--- Dataset section ---

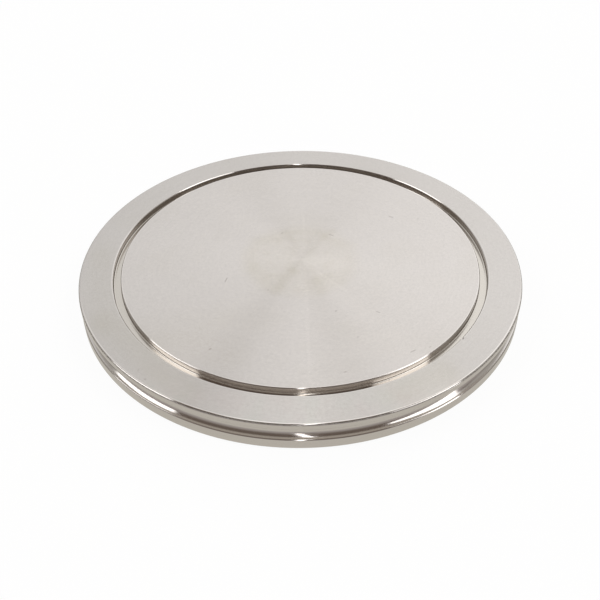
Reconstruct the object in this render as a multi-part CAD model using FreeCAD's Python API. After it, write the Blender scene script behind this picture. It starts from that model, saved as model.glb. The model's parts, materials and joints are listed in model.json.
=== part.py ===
import FreeCAD, Part
import math
import os

# Blank end flange for a clamped vacuum connection, turned from one piece of
# stainless steel. The origin is the centre of the back face, with Z along the
# turning axis and the sealing face on top. All sizes are in millimetres.

# Disc
outside_diameter = 180.0
thickness = 12.0
rim_edge_break = 0.5

# Half-round groove round the rim, which the clamp claws hook into
claw_groove_radius = 2.5
claw_groove_below_face = 5.0
claw_groove_lip_break = 0.3

# Square groove in the sealing face, which locates the centring ring
centring_groove_diameter = 153.0
centring_groove_width = 3.2
centring_groove_depth = 2.7
centring_groove_corner_radius = 0.4
centring_groove_edge_break = 0.3


def section_point(radius, height):
    """Point of the half section, at a radius from the axis and a height."""
    return FreeCAD.Vector(radius, 0.0, height)


def on_circle(centre, radius, degrees):
    """Point of a circle in the section plane, at an angle from straight outwards."""
    angle = math.radians(degrees)
    return centre + section_point(radius * math.cos(angle), radius * math.sin(angle))


class Outline:
    """Closed chain of lines and arcs round the half section."""

    def __init__(self, start):
        self.start = start
        self.end = start
        self.edges = []

    def line_to(self, *corners):
        """Add straight lines through the corners, in their order."""
        for corner in corners:
            self.edges.append(Part.LineSegment(self.end, corner).toShape())
            self.end = corner

    def arc_to(self, middle, end):
        """Add an arc through its middle point to its end."""
        self.edges.append(Part.Arc(self.end, middle, end).toShape())
        self.end = end

    def closed_face(self):
        """Return to the start and fill the outline."""
        self.line_to(self.start)
        return Part.Face(Part.Wire(self.edges))


def add_claw_groove(outline):
    """Half-round groove centred on the rim surface, both lips broken at 45 degrees."""
    rim_radius = outside_diameter / 2
    centre = section_point(rim_radius, thickness - claw_groove_below_face)
    # The lip break ends where the round has sunk as deep as the break is wide
    lip_depth = claw_groove_lip_break
    lip_height = math.sqrt(claw_groove_radius**2 - lip_depth**2)
    half_opening = claw_groove_radius + claw_groove_lip_break

    outline.line_to(
        centre - section_point(0.0, half_opening),
        centre - section_point(lip_depth, lip_height),
    )
    outline.arc_to(
        on_circle(centre, claw_groove_radius, 180),
        centre + section_point(-lip_depth, lip_height),
    )
    outline.line_to(centre + section_point(0.0, half_opening))


def add_centring_groove(outline):
    """Groove with upright walls, a flat floor, rounded corners and broken edges."""
    outer_wall = centring_groove_diameter / 2
    inner_wall = outer_wall - centring_groove_width
    floor = thickness - centring_groove_depth
    edge = centring_groove_edge_break
    corner = centring_groove_corner_radius
    outer_corner = section_point(outer_wall - corner, floor + corner)
    inner_corner = section_point(inner_wall + corner, floor + corner)

    outline.line_to(
        section_point(outer_wall + edge, thickness),
        section_point(outer_wall, thickness - edge),
        on_circle(outer_corner, corner, 0),
    )
    outline.arc_to(
        on_circle(outer_corner, corner, -45),
        on_circle(outer_corner, corner, -90),
    )
    outline.line_to(on_circle(inner_corner, corner, -90))
    outline.arc_to(
        on_circle(inner_corner, corner, -135),
        on_circle(inner_corner, corner, -180),
    )
    outline.line_to(
        section_point(inner_wall, thickness - edge),
        section_point(inner_wall - edge, thickness),
    )


def blank_flange():
    """Half section of the whole flange, turned once round the axis."""
    rim_radius = outside_diameter / 2
    outline = Outline(section_point(0.0, 0.0))
    # Back face and the lower edge of the rim
    outline.line_to(
        section_point(rim_radius - rim_edge_break, 0.0),
        section_point(rim_radius, rim_edge_break),
    )
    add_claw_groove(outline)
    # Upper edge of the rim and the narrow sealing face
    outline.line_to(
        section_point(rim_radius, thickness - rim_edge_break),
        section_point(rim_radius - rim_edge_break, thickness),
    )
    add_centring_groove(outline)
    # Central face, level with the sealing face
    outline.line_to(section_point(0.0, thickness))
    axis_foot = FreeCAD.Vector(0.0, 0.0, 0.0)
    axis_direction = FreeCAD.Vector(0.0, 0.0, 1.0)
    return outline.closed_face().revolve(axis_foot, axis_direction, 360)


os.makedirs("parts", exist_ok=True)
blank_flange().exportStep("parts/blank_flange.step")
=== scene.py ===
import json
import math

import bpy
import numpy as np
from bpy.props import FloatProperty, FloatVectorProperty, IntProperty, PointerProperty
from bpy.types import Operator, Panel, PropertyGroup
from mathutils import Matrix, Vector


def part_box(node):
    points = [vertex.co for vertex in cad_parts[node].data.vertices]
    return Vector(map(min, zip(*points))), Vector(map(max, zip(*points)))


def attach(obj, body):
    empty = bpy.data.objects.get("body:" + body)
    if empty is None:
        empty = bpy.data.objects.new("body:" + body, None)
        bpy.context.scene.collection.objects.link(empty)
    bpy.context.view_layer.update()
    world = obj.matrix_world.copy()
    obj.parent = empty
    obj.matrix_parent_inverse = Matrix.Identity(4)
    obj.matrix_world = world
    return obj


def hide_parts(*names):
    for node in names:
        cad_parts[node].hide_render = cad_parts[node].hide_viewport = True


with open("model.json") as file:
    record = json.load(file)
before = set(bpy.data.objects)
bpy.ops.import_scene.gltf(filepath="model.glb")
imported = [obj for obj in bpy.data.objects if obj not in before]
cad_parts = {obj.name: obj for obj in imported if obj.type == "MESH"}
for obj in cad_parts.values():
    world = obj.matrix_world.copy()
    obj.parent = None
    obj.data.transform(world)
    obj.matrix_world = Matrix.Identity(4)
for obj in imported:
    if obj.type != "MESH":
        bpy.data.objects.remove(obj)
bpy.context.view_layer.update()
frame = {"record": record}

bl_info = {
    "name": "Blank Vacuum Flange",
    "version": (1, 0, 0),
    "blender": (4, 5, 0),
    "location": "3D View > Sidebar > Flange",
    "description": "Turns a blank clamped vacuum flange and sets it on a studio floor",
    "category": "Add Mesh",
}

MM = 0.001
DISC_NODE = "blank_flange"
STEEL_SLOT = "turned_stainless"
WHITE = (1.0, 1.0, 1.0)

disc_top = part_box(DISC_NODE)[1].z
mounts = {mount["name"]: mount for mount in frame["record"]["mounts"]}


# Sizes and colours that a user would change


class FlangeForm(PropertyGroup):
    """Sizes of the turned disc."""

    outside_radius: FloatProperty(
        name="Outside radius",
        description="Radius of the rim",
        default=mounts["rim"]["dims"]["r_mm"] * MM,
        unit="LENGTH",
    )
    thickness: FloatProperty(
        name="Thickness",
        description="Height of the sealing face above the back face",
        default=disc_top,
        unit="LENGTH",
    )
    rim_edge_break: FloatProperty(
        name="Rim edge break",
        description="Width of the 45 degree breaks on the two rim edges",
        default=0.5 * MM,
        unit="LENGTH",
    )
    claw_groove_height: FloatProperty(
        name="Claw groove height",
        description="Height of the middle of the rim groove above the back face",
        default=mounts["claw_groove"]["pos_m"][2],
        unit="LENGTH",
    )
    claw_groove_radius: FloatProperty(
        name="Claw groove radius",
        description="Radius of the half round in the rim",
        default=2.5 * MM,
        unit="LENGTH",
    )
    claw_groove_lip_break: FloatProperty(
        name="Claw groove lip break",
        description="Width of the breaks on both lips of the rim groove",
        default=0.3 * MM,
        unit="LENGTH",
    )
    centring_groove_radius: FloatProperty(
        name="Centring groove radius",
        description="Radius of the outer wall of the face groove",
        default=76.5 * MM,
        unit="LENGTH",
    )
    centring_groove_width: FloatProperty(
        name="Centring groove width",
        description="Distance between the walls of the face groove",
        default=3.2 * MM,
        unit="LENGTH",
    )
    centring_groove_depth: FloatProperty(
        name="Centring groove depth",
        description="Depth of the face groove below the sealing face",
        default=2.7 * MM,
        unit="LENGTH",
    )
    centring_groove_corner: FloatProperty(
        name="Centring groove corner",
        description="Radius of the floor corners of the face groove",
        default=0.4 * MM,
        unit="LENGTH",
    )
    centring_groove_edge_break: FloatProperty(
        name="Centring groove edge break",
        description="Width of the breaks on both edges of the face groove",
        default=0.3 * MM,
        unit="LENGTH",
    )
    rim_edge_round: FloatProperty(
        name="Rim edge round",
        description="Radius at both corners of a rim edge break, from deburring",
        default=0.8 * MM,
        unit="LENGTH",
    )
    groove_edge_round: FloatProperty(
        name="Groove edge round",
        description="Radius at both corners of a groove's edge break, from deburring",
        default=0.15 * MM,
        unit="LENGTH",
    )
    nick_azimuth: FloatProperty(
        name="Nick azimuth",
        description="Where the small nick is on the outer edge of the face groove",
        default=math.radians(-39.3),
        subtype="ANGLE",
    )
    nick_depth: FloatProperty(
        name="Nick depth",
        description="How far the nick pushes the edge outwards and down",
        default=0.4 * MM,
        unit="LENGTH",
    )
    turning_steps: IntProperty(
        name="Turning steps",
        description="Number of steps of the surface round the axis",
        default=600,
        min=90,
    )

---

§ What is expected
The lines to extract from the data above begin with the line containing "outline.closed_face().revolve(axis_foot, axis_direction, 360)" and end with the line containing "if empty is". Extract them exactly, including both.

§ Exercise solution
    return outline.closed_face().revolve(axis_foot, axis_direction, 360)


os.makedirs("parts", exist_ok=True)
blank_flange().exportStep("parts/blank_flange.step")
=== scene.py ===
import json
import math

import bpy
import numpy as np
from bpy.props import FloatProperty, FloatVectorProperty, IntProperty, PointerProperty
from bpy.types import Operator, Panel, PropertyGroup
from mathutils import Matrix, Vector


def part_box(node):
    points = [vertex.co for vertex in cad_parts[node].data.vertices]
    return Vector(map(min, zip(*points))), Vector(map(max, zip(*points)))


def attach(obj, body):
    empty = bpy.data.objects.get("body:" + body)
    if empty is None:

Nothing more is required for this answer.